After the boys secured the boat they came over for our
sundowners and we made them stay for dinner which was only a steak sandwich.
They told us that they did not get much sleep the night at Starvation Bay as
the wind continued all night and without the snubber the yacht was jerking on
the chain. As I said to them I prefer to suffer lack of sleep making headway
than sitting at a bad anchorage worrying if we were going to hold in bad
Glen called to let us know he was going into the marina to
sort out about the marina berth and would find out the best way to get fuel and
asked if I could research on the net for a fuel delivery service. The Shell
service station is right up the other end of town away from the water. I
contacted Caltex they said they do not do that end of town I would have to
contact BP. I was about to do that when Glen phoned to say that berth he was in
belonged to a bloke named Kevin and that the reason the berth was empty was
that Kevin had lost his yacht to fire when it was on the hard and that he had
also offered to loan Glen his car to do our fuel runs and any other things that
we may need. We could have the car around 1200 hours.
(Going on the fuel run)
(At the service station)
(Getting the fuel aboard)
This we did a couple of fuel runs and refreshment runs
before returning Kevin's car, as we were returning to the dock we met the Sue
who helped dock 'Banyandah' she had just driven down to see if we needed her
car to run around and do things. There are some great people in this world.
Whilst Kevin was talking to us he mentioned to me that when the bad weather
comes in my position on the dock can get a battering against the dock with the
surge. He said there is that long rope by the entrance to the marina that is
chained securely get that across to your boat and secure it to the port side
and adjust it so it holds you off the dock, he said that's what it is there
for. If you sail into Esperance and you want some local information on
anchorages along this coastline check with Kevin if you can't find him at the
Sailing Club you may contact him through Subway the food place, he owns it.

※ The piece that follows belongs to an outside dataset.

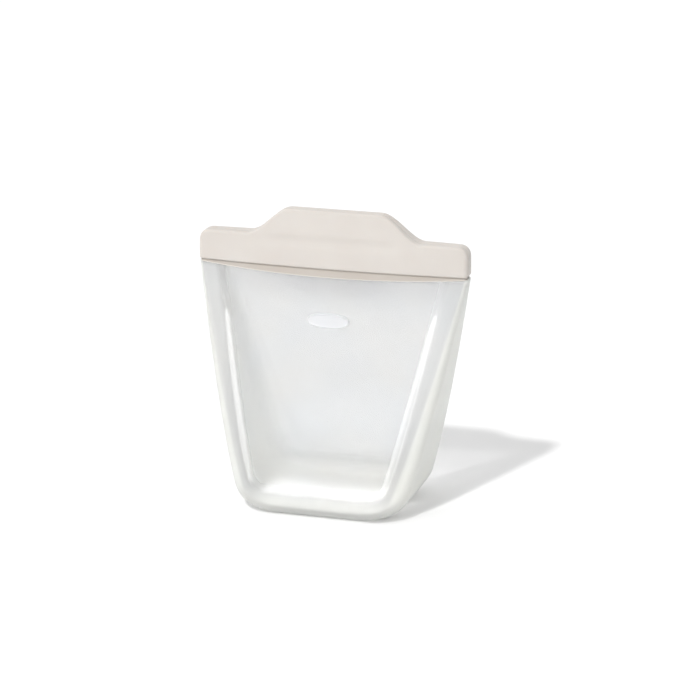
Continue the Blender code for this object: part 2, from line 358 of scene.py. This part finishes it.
def tab_outline(x):
    """Height of a jaw's upper edge: level over the tab, an S-curve down to the band."""
    fall = ease((np.abs(x - TAB_MIDDLE) - TAB_HALF_TOP) / (TAB_HALF_FOOT - TAB_HALF_TOP))
    return mix(TAB_TOP, BAND_TOP, fall)


def mouth_stations(count=150):
    """Places along the mouth, close together at its rounded ends."""
    turns = np.linspace(0, math.pi / 2, 12)
    end = MOUTH_HALF - TOP_CORNER * (1 - np.sin(turns))
    middle = np.linspace(-end[0], end[0], count)
    return np.concatenate([-end[:0:-1], middle, end[1:]])


def closure_ring(x, face):
    """The closed outline of a jaw at a place along the mouth."""
    from_end = MOUTH_HALF - abs(x)
    bottom = BAND_BOTTOM + round_inset(from_end, BOTTOM_CORNER)
    top = tab_outline(x) - round_inset(from_end, TOP_CORNER)
    slim = round_inset(from_end, END_CORNER)
    gap = PARTING * ease((from_end - 5 * MM) / (8 * MM))
    foot_round, top_round = 1.1 * MM, 1.9 * MM
    ring = []
    for turn in np.linspace(0, math.pi / 2, 5):
        z = bottom + foot_round * (1 - math.cos(turn))
        deep = jaw_face(x, z) - slim - foot_round * (1 - math.sin(turn))
        ring.append((deep, z))
    for z in np.linspace(bottom + foot_round, top - top_round, 30)[1:-1]:
        ring.append((jaw_face(x, z) - slim, z))
    for turn in np.linspace(0, math.pi / 2, 7):
        z = top - top_round * (1 - math.sin(turn))
        deep = jaw_face(x, top - top_round) - slim - top_round * (1 - math.cos(turn))
        ring.append((max(deep, gap + 0.1 * MM), z))
    inner_round = 0.7 * MM
    for turn in np.linspace(0, math.pi / 2, 4):
        ring.append((gap + inner_round * (1 - math.sin(turn)), top - inner_round * (1 - math.cos(turn))))
    ring += seal_profile(gap, face, from_end)
    ring.append((gap, bottom))
    return [(x, face * y, z) for y, z in ring]


def seal_profile(gap, face, from_end):
    """The inner face of a jaw on its way down: a rib on the front jaw, a groove in the rear jaw."""
    middle = (RIB_LOW.z + RIB_HIGH.z) / 2
    fade = float(ease((from_end - 18 * MM) / (6 * MM)))
    if face == FRONT:
        half, deep = (RIB_HIGH.z - RIB_LOW.z) / 2, -(RIB_HIGH.y - PARTING) * fade
    else:
        half, deep = SEAL_GROOVE_HALF, SEAL_GROOVE_DEPTH * fade
    offsets = (1.35, 1.0, 0.8, 0.4, 0.0, -0.4, -0.8, -1.0, -1.35)
    depths = (0.0, 0.15, 0.75, 1.0, 1.0, 1.0, 0.75, 0.15, 0.0)
    return [(gap + deep * d, middle + half * o) for o, d in zip(offsets, depths)]


def swept(name, rings, material, smooth_angle=40):
    """A closed solid through a row of closed rings, with flat ends."""
    rings = np.array(rings)
    rows, columns = rings.shape[:2]
    points = rings.reshape(-1, 3)
    faces = grid_faces(rows, columns, closed=True)
    faces.append(tuple(range(columns))[::-1])
    faces.append(tuple(range((rows - 1) * columns, rows * columns)))
    made = add_object(name, points, faces, material, smooth_angle)
    face_outward(made)
    return made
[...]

(Setting up securing lines to stop hit the dock when the bad weather hits)
Our night was spent at the Pier Hotel, Katie had told us that
the good places to eat was the Best Western and the Pier Hotel, they are next
door to each other. Well we can recommend the Pier Hotel the food was excellent
as was the service and friendly staff. We had a very good night. I think it may
have been the night caps on board that brought us undone the next morning. We
had a little hangover.
(There are plaques like this one on the footpaths identifying where heritage places once were)
(Nancy showing her artistic skills, when Glen went for a drink he saw these set up for children so he brought one across for Nancy, when Nancy finished it Glen gave it to a little girl)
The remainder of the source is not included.